Reply to Recommendation | Doc. 12562 | 07 April 2011

Committee of Ministers
adopted at the 1110th meeting of the Ministers’ Deputies (30-31 March 2011) 2011 - Second part-session
Reply to Recommendation
: Recommendation 1925 (2010)
1. The Committee of Ministers notes with interest Recommendation 1925 (2010) on “Readmission agreements: a mechanism for returning irregular migrants”, which has been transmitted, for comments, to the Steering Committee for Human Rights (CDDH) and the European Committee on Legal Co-operation (CDCJ).
2. The Committee of Ministers observes that a large number of member states have concluded readmission agreements among themselves or with “third countries” either bilaterally or, where applicable, at the European Union level, in order to facilitate the rapid readmission of persons in an irregular migration situation to their country of origin or transit. These readmission agreements generally define the reciprocal obligations, procedures and deadlines for readmission procedures. Accordingly, they constitute one of the key components of the migration management policy of the countries concerned.

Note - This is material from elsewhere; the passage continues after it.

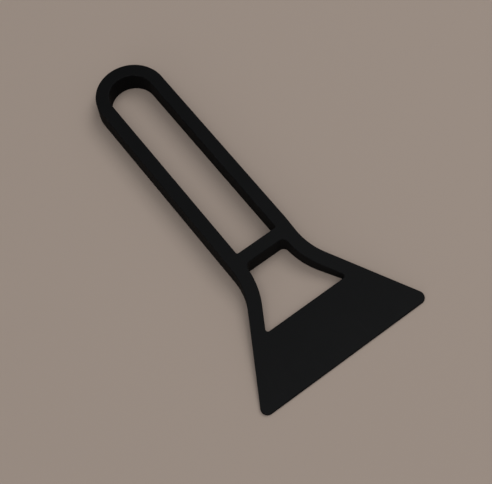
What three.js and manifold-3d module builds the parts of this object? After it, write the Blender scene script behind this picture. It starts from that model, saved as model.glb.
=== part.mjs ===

3. The Committee of Ministers takes note of the Assembly’s recommendations that member states ensure that the human rights of irregular migrants and asylum seekers are respected and protected in the context of negotiating and implementing readmission agreements. It encourages member states to ensure in particular that the recommendations based directly on the instruments adopted by the Council of Europe are put into practice. In this context, it draws attention to the Guidelines on human rights protection in the context of accelerated asylum procedures adopted at its 1062nd meeting (1 July 2009). Although these guidelines relate primarily to accelerated asylum procedures, they also contain relevant principles for the situation of irregular migrants and asylum seekers. This is true, in particular, of Guideline V “The safe country of origin concept”, Guideline VI “The safe third country concept” and Guideline VII “Non-refoulement and return”. Account should also be taken of Recommendation Rec(97)22, adopted by the Committee of Ministers at its 609th meeting (25 November 1997), which sets out guidelines on the concept of safe third country. The Committee of Ministers also draws attention to the Twenty Guidelines on forced return adopted at its 925th meeting (4 May 2005), which brings together all the standards and guidelines drawn up in the Council of Europe applicable in this field and identifying best practice. The first of the Twenty Guidelines calls on member states to promote voluntary return.
4. The Committee of Ministers refers to the general principle whereby an individual may not be subject to a return measure unless that measure was consistent with the obligations falling to the state in question under the European Convention on Human Rights or other relevant international treaties, such as the Geneva Convention relating to the status of refugees, even where there is a readmission agreement between the states concerned. It refers to the relevant case law of the European Court of Human Rights concerning measures to deport aliens and, in particular, the case law developed in respect of Articles 3 and 8 of the Convention.
5. The Committee of Ministers informs the Assembly that at present, in view of the budgetary context and the reform process currently taking place, it is not able to respond positively to the request that it define criteria for the selection of countries (3.1) and draw up guidelines on how to negotiate and implement readmission agreements (3.2). Furthermore, it notes that the various principles and instruments referred to in this reply already provide to governments of member states a framework for negotiating and implementing readmission agreements.